Wesper can help sleep dentists in two major stages of the OSA diagnosis procedure:Firstly, Wesper can be used to help patients screen and understand how their untreated OSA may be impacting their sleep and quality of life. Many patients are often “on the fence” regarding receiving treatments for their sleep apnea. A test with the Wesper device can help encourage these patients to overcome this fence and treat their symptoms by showing them the extent of their undiagnosed OSA.
Secondly, Wesper can help dentists after the insertion of an oral therapy appliance. During the titration process of the appliance, utilizing Wesper tests over the course of a few weeks can provide sleep dentists with valuable data regarding how patients might be responding to even the slightest of adjustments. This data will then help dentists optimize the effectiveness of the oral appliance and achieve a comfortable equilibrium for their patients.
Thus, Wesper essentially helps sleep dentists offer value-based care by providing them with much-needed data during the process of diagnosing and treating OSA.
The Wesper Experience
JC is a healthy 43-year-old male with a normal BMI. He previously underwent an HST after years of suffering from excessive daytime sleepiness, snoring, and occasional breathlessness after waking. He was prescribed the HST Watch-PAT to test for OSA and evaluate snore volume and wakefulness. After he got his result, he followed up with his primary care physician and it was deemed unnecessary for additional testing or treatment, despite JC continuing to be symptomatic for OSA. He also purchased an OTC mandibular advancement device in hopes of treating his symptoms.
JC’s Wesper Journey:
To further evaluate his sleep issues, JC purchased Wesper and took a total of 11 initial tests, 3 with his oral appliance, before booking a consultation to review his results. On review of his data, JC demonstrated mild-moderate inconsistent breathing which fluctuates from night-to-night. His worst nights averaged 12-17 breathing events per hour. His OTC mandibular advancement device reduced his breathing events by an average of 3 events per hour on average, but not significant enough to improve his overall breathing quality.
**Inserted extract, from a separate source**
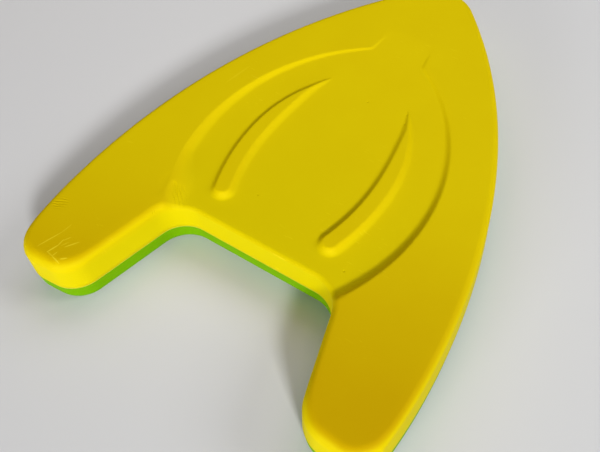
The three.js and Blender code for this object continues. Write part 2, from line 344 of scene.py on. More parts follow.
@dataclass
class BoardPlan:
    """The board's outline seen from above, which both foam layers and the glue share."""

    nose_reach: float = 305.0
    nose_radius: float = 38.0
    nose_arc_share: float = 0.53
    side_nose_handle: float = 205.0
    side_tail_handle: float = 36.0
    side_tail_lean: float = 8.0
    leg_reach: float = 96.5
    leg_outer_half_width: float = 147.0
    leg_end_width: float = 52.0
    leg_end_rake: float = 4.0
    leg_outer_radius: float = 23.0
    leg_inner_radius: float = 26.0
    notch_half_width: float = 69.5
    notch_corner_radius: float = 25.0
    spacing: float = 1.6
    arc_points: int = 60
    side_points: int = 600
    outline: np.ndarray = field(init=False)
    outwards: np.ndarray = field(init=False)
    shift: float = field(init=False)

    def __post_init__(self) -> None:
        """Works out the closed outline, its outward directions and its place in the frame."""
        self.outline = self._evenly(self._closed(self._half()))
        ahead = unit(np.roll(self.outline, -1, axis=0) - np.roll(self.outline, 1, axis=0))
        self.outwards = np.column_stack([ahead[:, 1], -ahead[:, 0]])
        self.shift = CAD_BOX[1][1] / MM - self.nose_reach

    def _corner(
        self, before: np.ndarray, corner: np.ndarray, after: np.ndarray, radius: float
    ) -> np.ndarray:
        """Rounds a corner.

        Args:
            before: A point that the outline comes from.
            corner: The sharp corner.
            after: A point that the outline goes to.
            radius: Radius of the arc.

        Returns:
            Points along the arc.
        """
        to_before = unit(before - corner)
        to_after = unit(after - corner)
        half = math.acos(float(to_before @ to_after)) / 2
        centre = corner + unit(to_before + to_after) * radius / math.sin(half)
        start = corner + to_before * radius / math.tan(half) - centre
        end = corner + to_after * radius / math.tan(half) - centre
        turn = math.atan2(start[0] * end[1] - start[1] * end[0], float(start @ end))
        angles = np.linspace(0, turn, self.arc_points)[:, None]
        side = np.array([-start[1], start[0]])
        return centre + np.cos(angles) * start + np.sin(angles) * side

    def _half(self) -> np.ndarray:
        """Draws the right half of the outline.

        Returns:
            Points from the notch's middle round the leg to the nose.
        """
        middle = np.zeros(2)
        outer = np.array([self.leg_outer_half_width, -self.leg_reach])
        inner_x = self.leg_outer_half_width - self.leg_end_width
        inner = np.array([inner_x, self.leg_end_rake - self.leg_reach])
        notch = np.array([self.notch_half_width, 0.0])
        lean = math.radians(self.side_tail_lean)
        up_side = np.array([math.sin(lean), math.cos(lean)])
        outer_arc = self._corner(inner, outer, outer + up_side * self.nose_reach, self.leg_outer_radius)
        nose_centre = np.array([0.0, self.nose_reach - self.nose_radius])
        nose_end = math.pi / 2 * (1 - self.nose_arc_share)
        nose_angles = np.linspace(nose_end, math.pi / 2, self.arc_points)
        nose = nose_centre + self.nose_radius * np.column_stack([np.cos(nose_angles), np.sin(nose_angles)])
        first, last = outer_arc[-1], nose[0]
        second = first + up_side * self.side_tail_handle
        third = last + np.array([math.sin(nose_end), -math.cos(nose_end)]) * self.side_nose_handle
        t = np.linspace(0, 1, self.side_points)[:, None]
        tail_half = (1 - t) ** 3 * first + 3 * (1 - t) ** 2 * t * second
        side = tail_half + 3 * (1 - t) * t**2 * third + t**3 * last
        notch_arc = self._corner(middle, notch, inner, self.notch_corner_radius)
        inner_arc = self._corner(notch, inner, outer, self.leg_inner_radius)
        return np.vstack([middle, notch_arc, inner_arc, outer_arc, side[1:-1], nose])

    @staticmethod
    def _closed(half: np.ndarray) -> np.ndarray:
        """Closes a right half with its mirror image, running anticlockwise."""
        return np.vstack([half, (half[1:-1] * [-1, 1])[::-1]])

    def _evenly(self, points: np.ndarray) -> np.ndarray:
        """Spaces a closed line's points evenly.

        Args:
            points: The line, whose last point isn't the first one again.

        Returns:
            Points that start at the line's first one.
        """
        loop = np.vstack([points, points[:1]])
        along = np.concatenate([[0], np.cumsum(np.linalg.norm(np.diff(loop, axis=0), axis=1))])
        count = 2 * round(along[-1] / self.spacing / 2)
        places = np.linspace(0, along[-1], count, endpoint=False)
        return np.column_stack([np.interp(places, along, loop[:, axis]) for axis in (0, 1)])

    def ring(self, inset: np.ndarray | float) -> np.ndarray:
        """The outline moved inwards by inset, one value or one for each point."""
        return self.outline - self.outwards * np.reshape(inset, (-1, 1))

    def inside(self, points: np.ndarray, inset: float) -> np.ndarray:
        """Tests which points lie inside the outline.

        Args:
            points: Places in the plan.
            inset: How far inside the outline the border lies.

        Returns:
            True for each point inside the border.
        """
        ring = self.ring(inset)
        found = np.zeros(len(points), dtype=bool)
        for (ax, ay), (bx, by) in zip(ring, np.roll(ring, -1, axis=0)):
            if ay != by:
                crosses = (ay > points[:, 1]) != (by > points[:, 1])
                found ^= crosses & (points[:, 0] < ax + (points[:, 1] - ay) * (bx - ax) / (by - ay))
        return found

    def lattice(self, spacing: float, inset: float) -> np.ndarray:
        """Fills the plan with staggered points.

        Args:
            spacing: Distance between neighbours.
            inset: How far they stay inside the outline.

        Returns:
            The points.
        """
        low, high = self.outline.min(axis=0), self.outline.max(axis=0)
        rows = np.arange(low[1], high[1], spacing * math.sin(math.pi / 3))
        columns = np.arange(-math.ceil(-low[0] / spacing) * spacing, high[0], spacing)
        grid_x, grid_y = np.meshgrid(columns, rows)
        grid_x = grid_x + (np.arange(len(rows)) % 2)[:, None] * spacing / 2
        points = np.column_stack([grid_x.ravel(), grid_y.ravel()])
        return points[self.inside(points, inset)]

    def to_frame(self, points: np.ndarray, z: np.ndarray | float) -> np.ndarray:
        """Plan points at height z above the underside, placed in the frame, in metres."""
        heights = np.broadcast_to(np.asarray(z, dtype=float), len(points))
        return np.column_stack([points[:, 0], points[:, 1] + self.shift, heights]) * MM

    def spot(self, x: float, y: float, z: float = 0.0) -> Vector:
        """One place in the plan, placed in the frame, in metres."""
        return Vector((x, y + self.shift, z)) * MM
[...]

After reviewing his health/sleep history, his symptoms, previous sleep study, Wesper data, and Pulse Ox data, our sleep specialist concluded that a full PSG would likely be determinant for mild OSA. Because OTC MAD was shown to have a mild positive effect on breathing quality, it’s likely that a prescription MAD with titration would improve his breathing quality significantly.
JC took the results from Wesper and key advice from his consultation to his PCP to review, and his PCP acknowledged there is likely an issue and apologized for not previously taking his concerns seriously. JC was referred to a sleep clinic for a full PSG for further evaluation. While JC waits for his PSG, he continues to test with Wesper while trying various OTC therapies to improve his breathing and sleep quality. With trial and error and continued consultation, JC has reduced his average breathing events per hour from 8 to 4.